>> start Input records

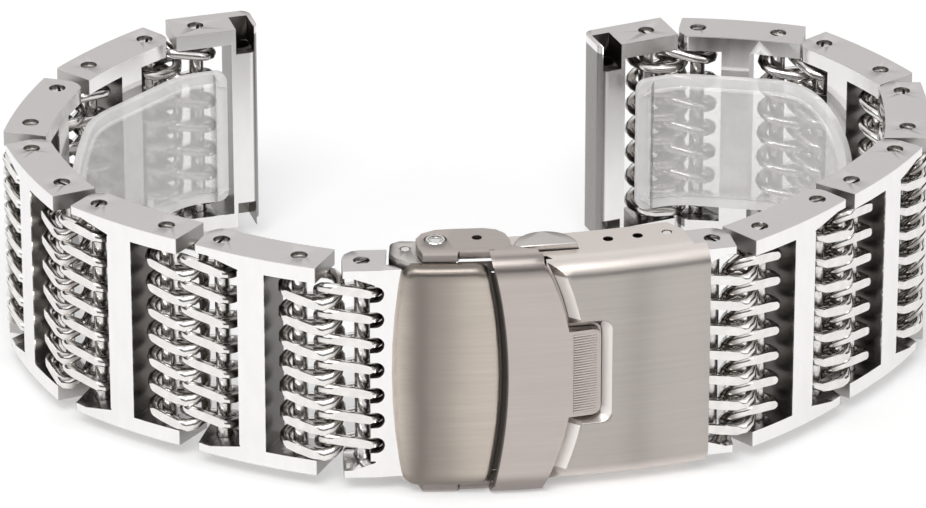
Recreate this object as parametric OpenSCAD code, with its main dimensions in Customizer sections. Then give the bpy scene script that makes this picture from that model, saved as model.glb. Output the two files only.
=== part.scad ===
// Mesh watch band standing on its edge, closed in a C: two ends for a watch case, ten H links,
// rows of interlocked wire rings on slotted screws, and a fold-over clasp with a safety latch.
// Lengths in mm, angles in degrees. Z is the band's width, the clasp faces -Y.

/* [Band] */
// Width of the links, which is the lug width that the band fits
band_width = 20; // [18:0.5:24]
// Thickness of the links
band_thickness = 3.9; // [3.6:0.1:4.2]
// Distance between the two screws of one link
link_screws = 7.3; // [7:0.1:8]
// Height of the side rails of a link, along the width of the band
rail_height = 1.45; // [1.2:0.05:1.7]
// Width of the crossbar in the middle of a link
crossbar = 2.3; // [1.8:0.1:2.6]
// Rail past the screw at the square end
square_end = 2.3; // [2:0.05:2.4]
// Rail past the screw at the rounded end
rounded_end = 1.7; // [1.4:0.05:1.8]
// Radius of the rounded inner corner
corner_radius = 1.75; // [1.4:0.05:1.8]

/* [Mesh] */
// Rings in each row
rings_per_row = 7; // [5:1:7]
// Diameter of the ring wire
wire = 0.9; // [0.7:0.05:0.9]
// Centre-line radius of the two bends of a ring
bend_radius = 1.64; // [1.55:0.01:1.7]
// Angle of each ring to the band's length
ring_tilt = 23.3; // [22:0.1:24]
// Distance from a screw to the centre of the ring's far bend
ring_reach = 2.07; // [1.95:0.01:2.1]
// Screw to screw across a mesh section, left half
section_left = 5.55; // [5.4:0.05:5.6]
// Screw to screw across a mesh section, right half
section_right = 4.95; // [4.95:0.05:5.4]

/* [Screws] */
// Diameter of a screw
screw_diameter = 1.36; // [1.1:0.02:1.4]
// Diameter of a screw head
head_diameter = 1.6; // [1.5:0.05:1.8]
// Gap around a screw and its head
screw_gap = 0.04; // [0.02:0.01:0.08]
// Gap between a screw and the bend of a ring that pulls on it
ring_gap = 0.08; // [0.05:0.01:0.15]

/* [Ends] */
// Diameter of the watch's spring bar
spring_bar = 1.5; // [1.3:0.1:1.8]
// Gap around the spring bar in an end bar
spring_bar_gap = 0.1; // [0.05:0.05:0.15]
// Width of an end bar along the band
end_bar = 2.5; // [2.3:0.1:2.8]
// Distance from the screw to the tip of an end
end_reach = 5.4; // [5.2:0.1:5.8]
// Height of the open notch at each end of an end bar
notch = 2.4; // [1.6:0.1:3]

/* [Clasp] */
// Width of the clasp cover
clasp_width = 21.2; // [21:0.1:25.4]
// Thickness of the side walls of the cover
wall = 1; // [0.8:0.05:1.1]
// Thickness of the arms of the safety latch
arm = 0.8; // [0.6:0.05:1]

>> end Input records
>> start Input records

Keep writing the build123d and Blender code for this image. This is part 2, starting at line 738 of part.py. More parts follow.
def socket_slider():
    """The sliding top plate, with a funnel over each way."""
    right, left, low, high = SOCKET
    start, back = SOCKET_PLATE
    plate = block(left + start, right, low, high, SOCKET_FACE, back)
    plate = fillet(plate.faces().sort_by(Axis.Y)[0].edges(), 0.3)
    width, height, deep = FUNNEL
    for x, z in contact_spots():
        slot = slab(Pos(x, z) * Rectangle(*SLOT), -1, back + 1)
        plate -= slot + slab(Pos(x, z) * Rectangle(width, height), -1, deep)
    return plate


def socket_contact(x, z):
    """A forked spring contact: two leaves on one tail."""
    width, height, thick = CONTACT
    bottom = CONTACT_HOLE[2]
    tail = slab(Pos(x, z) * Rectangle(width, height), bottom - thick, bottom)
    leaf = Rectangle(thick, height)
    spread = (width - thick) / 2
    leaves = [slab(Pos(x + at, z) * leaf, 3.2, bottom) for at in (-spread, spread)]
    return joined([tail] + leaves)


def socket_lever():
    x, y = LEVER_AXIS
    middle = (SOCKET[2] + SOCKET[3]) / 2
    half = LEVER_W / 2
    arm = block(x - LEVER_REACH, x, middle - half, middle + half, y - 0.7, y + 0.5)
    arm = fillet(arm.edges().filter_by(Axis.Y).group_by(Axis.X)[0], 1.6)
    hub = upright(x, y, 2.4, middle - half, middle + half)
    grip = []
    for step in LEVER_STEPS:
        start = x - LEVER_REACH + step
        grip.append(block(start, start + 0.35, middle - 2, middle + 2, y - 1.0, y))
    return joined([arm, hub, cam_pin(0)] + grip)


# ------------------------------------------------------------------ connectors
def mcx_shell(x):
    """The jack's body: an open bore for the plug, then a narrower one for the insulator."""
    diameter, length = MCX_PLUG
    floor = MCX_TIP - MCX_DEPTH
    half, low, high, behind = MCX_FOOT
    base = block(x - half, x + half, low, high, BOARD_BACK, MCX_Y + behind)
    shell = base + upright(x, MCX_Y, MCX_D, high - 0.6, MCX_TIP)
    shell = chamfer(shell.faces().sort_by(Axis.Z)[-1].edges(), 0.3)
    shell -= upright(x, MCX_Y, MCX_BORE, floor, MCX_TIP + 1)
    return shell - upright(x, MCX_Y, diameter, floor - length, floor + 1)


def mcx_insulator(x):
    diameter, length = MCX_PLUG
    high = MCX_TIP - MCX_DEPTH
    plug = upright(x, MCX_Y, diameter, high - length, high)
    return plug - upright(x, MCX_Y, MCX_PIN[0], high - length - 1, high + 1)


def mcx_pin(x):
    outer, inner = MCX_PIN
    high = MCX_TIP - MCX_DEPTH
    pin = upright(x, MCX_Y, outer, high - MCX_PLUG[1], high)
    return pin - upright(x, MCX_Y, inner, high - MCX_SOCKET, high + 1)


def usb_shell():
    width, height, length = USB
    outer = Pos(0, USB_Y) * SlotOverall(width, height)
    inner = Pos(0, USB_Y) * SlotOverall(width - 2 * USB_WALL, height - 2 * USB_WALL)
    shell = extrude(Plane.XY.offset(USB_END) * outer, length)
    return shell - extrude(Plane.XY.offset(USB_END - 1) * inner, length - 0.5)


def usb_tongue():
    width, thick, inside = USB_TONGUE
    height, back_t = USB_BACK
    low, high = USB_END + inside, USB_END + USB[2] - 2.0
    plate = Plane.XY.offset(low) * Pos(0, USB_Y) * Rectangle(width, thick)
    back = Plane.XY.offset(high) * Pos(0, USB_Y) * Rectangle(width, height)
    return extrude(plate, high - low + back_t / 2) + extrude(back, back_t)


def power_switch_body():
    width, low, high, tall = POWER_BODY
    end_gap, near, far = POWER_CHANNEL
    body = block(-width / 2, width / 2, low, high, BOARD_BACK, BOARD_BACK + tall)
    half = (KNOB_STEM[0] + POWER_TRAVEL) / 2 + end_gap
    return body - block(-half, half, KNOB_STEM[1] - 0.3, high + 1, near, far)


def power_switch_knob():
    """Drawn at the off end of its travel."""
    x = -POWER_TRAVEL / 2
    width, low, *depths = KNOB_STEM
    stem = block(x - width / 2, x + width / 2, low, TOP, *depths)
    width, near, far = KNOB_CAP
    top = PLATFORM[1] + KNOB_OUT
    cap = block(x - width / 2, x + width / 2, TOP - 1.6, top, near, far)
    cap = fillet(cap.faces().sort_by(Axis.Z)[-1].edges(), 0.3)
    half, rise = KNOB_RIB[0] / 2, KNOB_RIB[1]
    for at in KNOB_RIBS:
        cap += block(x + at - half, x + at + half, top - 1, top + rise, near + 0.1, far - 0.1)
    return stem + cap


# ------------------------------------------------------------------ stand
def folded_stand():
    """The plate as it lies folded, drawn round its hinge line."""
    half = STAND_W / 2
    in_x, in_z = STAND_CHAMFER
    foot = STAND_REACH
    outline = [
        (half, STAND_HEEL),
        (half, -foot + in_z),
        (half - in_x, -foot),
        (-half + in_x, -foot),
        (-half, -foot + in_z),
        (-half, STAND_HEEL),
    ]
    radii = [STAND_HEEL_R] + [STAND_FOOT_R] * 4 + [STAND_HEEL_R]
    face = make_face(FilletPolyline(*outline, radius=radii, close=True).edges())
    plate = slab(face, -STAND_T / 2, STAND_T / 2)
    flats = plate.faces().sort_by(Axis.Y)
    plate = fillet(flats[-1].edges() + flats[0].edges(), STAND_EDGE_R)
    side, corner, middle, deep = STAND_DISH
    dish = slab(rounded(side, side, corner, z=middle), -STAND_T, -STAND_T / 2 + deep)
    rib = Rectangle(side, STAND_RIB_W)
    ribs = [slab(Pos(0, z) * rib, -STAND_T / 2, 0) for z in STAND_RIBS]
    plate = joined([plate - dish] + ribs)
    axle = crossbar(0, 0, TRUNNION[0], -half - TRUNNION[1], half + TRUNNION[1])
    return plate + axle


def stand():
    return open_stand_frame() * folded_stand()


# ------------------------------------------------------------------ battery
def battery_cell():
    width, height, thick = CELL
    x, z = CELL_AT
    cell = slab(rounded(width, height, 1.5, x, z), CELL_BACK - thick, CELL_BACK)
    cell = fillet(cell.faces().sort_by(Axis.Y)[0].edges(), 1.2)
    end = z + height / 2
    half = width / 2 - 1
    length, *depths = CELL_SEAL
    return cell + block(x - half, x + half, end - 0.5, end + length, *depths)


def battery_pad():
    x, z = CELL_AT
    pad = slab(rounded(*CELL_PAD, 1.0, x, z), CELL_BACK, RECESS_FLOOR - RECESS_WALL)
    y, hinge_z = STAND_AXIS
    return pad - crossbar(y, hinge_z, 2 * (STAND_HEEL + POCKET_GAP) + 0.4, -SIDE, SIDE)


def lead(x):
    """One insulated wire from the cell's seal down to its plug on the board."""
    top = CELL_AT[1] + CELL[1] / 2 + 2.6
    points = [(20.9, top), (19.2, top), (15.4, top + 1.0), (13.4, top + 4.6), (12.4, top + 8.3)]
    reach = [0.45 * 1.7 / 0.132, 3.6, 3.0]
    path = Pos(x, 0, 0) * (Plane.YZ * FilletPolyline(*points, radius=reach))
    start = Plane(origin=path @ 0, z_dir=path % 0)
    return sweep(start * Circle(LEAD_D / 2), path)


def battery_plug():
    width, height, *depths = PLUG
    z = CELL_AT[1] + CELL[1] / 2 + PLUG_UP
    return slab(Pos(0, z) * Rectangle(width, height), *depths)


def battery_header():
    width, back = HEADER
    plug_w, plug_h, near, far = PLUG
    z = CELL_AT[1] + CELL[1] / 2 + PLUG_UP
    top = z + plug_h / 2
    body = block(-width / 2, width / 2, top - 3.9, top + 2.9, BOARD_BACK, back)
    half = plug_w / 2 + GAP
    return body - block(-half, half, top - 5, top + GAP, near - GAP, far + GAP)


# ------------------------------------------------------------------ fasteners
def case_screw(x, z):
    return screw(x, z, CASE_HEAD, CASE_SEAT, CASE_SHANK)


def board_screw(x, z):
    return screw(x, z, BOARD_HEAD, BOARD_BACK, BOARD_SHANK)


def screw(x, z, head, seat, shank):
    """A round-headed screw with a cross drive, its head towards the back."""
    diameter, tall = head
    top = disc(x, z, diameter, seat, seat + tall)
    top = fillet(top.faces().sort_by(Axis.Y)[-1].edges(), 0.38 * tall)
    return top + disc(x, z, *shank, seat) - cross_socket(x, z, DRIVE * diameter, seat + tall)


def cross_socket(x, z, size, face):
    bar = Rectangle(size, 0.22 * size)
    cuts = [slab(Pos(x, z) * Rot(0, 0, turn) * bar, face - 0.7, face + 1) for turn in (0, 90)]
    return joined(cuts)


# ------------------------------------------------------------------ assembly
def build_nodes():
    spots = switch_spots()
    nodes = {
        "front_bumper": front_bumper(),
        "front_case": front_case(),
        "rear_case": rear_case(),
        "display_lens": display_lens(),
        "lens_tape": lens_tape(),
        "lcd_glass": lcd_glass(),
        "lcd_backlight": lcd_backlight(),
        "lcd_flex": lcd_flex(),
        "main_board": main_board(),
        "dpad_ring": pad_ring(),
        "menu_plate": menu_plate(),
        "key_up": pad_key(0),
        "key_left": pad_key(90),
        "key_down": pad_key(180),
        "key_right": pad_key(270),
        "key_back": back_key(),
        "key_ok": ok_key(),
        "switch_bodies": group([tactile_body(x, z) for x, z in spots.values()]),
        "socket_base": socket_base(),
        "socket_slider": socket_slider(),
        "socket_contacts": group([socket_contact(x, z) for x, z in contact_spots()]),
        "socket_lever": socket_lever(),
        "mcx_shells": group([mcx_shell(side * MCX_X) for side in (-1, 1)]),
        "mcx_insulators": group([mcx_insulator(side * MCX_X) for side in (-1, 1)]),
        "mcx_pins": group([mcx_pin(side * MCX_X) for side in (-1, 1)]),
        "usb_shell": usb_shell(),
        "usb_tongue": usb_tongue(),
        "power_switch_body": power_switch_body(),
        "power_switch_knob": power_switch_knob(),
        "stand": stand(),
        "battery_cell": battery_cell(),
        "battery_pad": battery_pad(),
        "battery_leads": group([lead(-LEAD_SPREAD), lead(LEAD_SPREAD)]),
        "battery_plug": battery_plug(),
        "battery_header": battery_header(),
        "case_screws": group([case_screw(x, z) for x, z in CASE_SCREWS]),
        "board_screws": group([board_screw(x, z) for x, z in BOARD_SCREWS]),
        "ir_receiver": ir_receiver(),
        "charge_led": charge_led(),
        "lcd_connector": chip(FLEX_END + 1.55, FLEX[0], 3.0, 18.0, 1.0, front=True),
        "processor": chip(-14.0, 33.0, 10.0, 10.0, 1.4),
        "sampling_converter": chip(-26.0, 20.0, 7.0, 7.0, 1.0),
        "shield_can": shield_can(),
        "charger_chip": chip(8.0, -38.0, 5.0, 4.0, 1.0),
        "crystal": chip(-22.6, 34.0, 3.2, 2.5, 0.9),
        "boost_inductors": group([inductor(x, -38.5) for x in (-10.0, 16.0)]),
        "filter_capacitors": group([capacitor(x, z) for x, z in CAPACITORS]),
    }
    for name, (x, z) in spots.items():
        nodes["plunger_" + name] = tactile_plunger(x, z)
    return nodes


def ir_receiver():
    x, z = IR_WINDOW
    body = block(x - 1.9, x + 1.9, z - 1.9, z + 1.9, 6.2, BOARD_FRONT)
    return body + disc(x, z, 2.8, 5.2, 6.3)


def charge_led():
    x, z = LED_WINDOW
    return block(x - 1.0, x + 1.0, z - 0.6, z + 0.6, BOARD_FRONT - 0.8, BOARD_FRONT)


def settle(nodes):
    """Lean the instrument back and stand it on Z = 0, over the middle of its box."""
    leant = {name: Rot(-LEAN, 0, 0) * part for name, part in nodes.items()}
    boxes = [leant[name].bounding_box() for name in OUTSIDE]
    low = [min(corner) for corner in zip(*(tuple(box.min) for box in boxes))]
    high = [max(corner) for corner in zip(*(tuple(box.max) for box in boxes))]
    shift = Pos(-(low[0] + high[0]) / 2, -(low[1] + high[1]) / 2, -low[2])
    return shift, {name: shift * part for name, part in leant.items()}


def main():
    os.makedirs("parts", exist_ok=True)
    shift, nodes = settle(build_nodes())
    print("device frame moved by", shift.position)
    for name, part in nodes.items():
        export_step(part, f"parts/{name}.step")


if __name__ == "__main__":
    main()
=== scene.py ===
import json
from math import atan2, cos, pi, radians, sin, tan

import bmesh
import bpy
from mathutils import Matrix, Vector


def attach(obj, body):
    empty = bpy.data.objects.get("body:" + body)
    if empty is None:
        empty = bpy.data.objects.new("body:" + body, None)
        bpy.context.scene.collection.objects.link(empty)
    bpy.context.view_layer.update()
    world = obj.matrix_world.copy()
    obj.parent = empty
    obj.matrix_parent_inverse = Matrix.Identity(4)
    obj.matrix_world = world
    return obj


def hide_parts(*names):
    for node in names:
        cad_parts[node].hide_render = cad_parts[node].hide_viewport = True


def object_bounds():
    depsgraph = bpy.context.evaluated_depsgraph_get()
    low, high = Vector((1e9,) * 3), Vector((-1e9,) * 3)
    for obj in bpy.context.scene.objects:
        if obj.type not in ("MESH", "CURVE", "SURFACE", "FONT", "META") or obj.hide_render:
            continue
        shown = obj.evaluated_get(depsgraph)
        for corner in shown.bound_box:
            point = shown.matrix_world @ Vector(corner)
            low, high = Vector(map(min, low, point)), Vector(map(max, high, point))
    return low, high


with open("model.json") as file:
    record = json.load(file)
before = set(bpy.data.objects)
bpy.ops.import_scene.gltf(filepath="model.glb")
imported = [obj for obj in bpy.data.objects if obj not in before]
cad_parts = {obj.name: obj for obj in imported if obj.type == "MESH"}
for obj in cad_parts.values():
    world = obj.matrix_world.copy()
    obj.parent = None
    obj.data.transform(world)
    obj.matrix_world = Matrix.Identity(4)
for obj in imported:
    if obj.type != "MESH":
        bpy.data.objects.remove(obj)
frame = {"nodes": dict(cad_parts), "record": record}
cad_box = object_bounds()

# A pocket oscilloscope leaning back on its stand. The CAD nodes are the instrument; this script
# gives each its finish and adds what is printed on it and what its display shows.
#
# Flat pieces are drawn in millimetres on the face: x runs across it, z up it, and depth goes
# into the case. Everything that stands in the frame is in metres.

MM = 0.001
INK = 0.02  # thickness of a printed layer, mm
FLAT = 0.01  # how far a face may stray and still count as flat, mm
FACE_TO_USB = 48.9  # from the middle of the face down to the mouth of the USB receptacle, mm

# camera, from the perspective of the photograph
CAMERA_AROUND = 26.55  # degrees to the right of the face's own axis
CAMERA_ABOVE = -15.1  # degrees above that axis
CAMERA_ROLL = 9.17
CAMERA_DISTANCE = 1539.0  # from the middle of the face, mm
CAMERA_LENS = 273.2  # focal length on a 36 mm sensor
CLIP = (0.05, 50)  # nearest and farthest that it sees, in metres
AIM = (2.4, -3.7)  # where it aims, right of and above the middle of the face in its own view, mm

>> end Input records

Extract the lines from the line with "Rot(-LEAN, 0, 0)" through the line with "before = set(bpy.data.objects)". Keep both of those lines, copy everything exactly, and add nothing.

    leant = {name: Rot(-LEAN, 0, 0) * part for name, part in nodes.items()}
    boxes = [leant[name].bounding_box() for name in OUTSIDE]
    low = [min(corner) for corner in zip(*(tuple(box.min) for box in boxes))]
    high = [max(corner) for corner in zip(*(tuple(box.max) for box in boxes))]
    shift = Pos(-(low[0] + high[0]) / 2, -(low[1] + high[1]) / 2, -low[2])
    return shift, {name: shift * part for name, part in leant.items()}


def main():
    os.makedirs("parts", exist_ok=True)
    shift, nodes = settle(build_nodes())
    print("device frame moved by", shift.position)
    for name, part in nodes.items():
        export_step(part, f"parts/{name}.step")


if __name__ == "__main__":
    main()
=== scene.py ===
import json
from math import atan2, cos, pi, radians, sin, tan

import bmesh
import bpy
from mathutils import Matrix, Vector


def attach(obj, body):
    empty = bpy.data.objects.get("body:" + body)
    if empty is None:
        empty = bpy.data.objects.new("body:" + body, None)
        bpy.context.scene.collection.objects.link(empty)
    bpy.context.view_layer.update()
    world = obj.matrix_world.copy()
    obj.parent = empty
    obj.matrix_parent_inverse = Matrix.Identity(4)
    obj.matrix_world = world
    return obj


def hide_parts(*names):
    for node in names:
        cad_parts[node].hide_render = cad_parts[node].hide_viewport = True


def object_bounds():
    depsgraph = bpy.context.evaluated_depsgraph_get()
    low, high = Vector((1e9,) * 3), Vector((-1e9,) * 3)
    for obj in bpy.context.scene.objects:
        if obj.type not in ("MESH", "CURVE", "SURFACE", "FONT", "META") or obj.hide_render:
            continue
        shown = obj.evaluated_get(depsgraph)
        for corner in shown.bound_box:
            point = shown.matrix_world @ Vector(corner)
            low, high = Vector(map(min, low, point)), Vector(map(max, high, point))
    return low, high


with open("model.json") as file:
    record = json.load(file)
before = set(bpy.data.objects)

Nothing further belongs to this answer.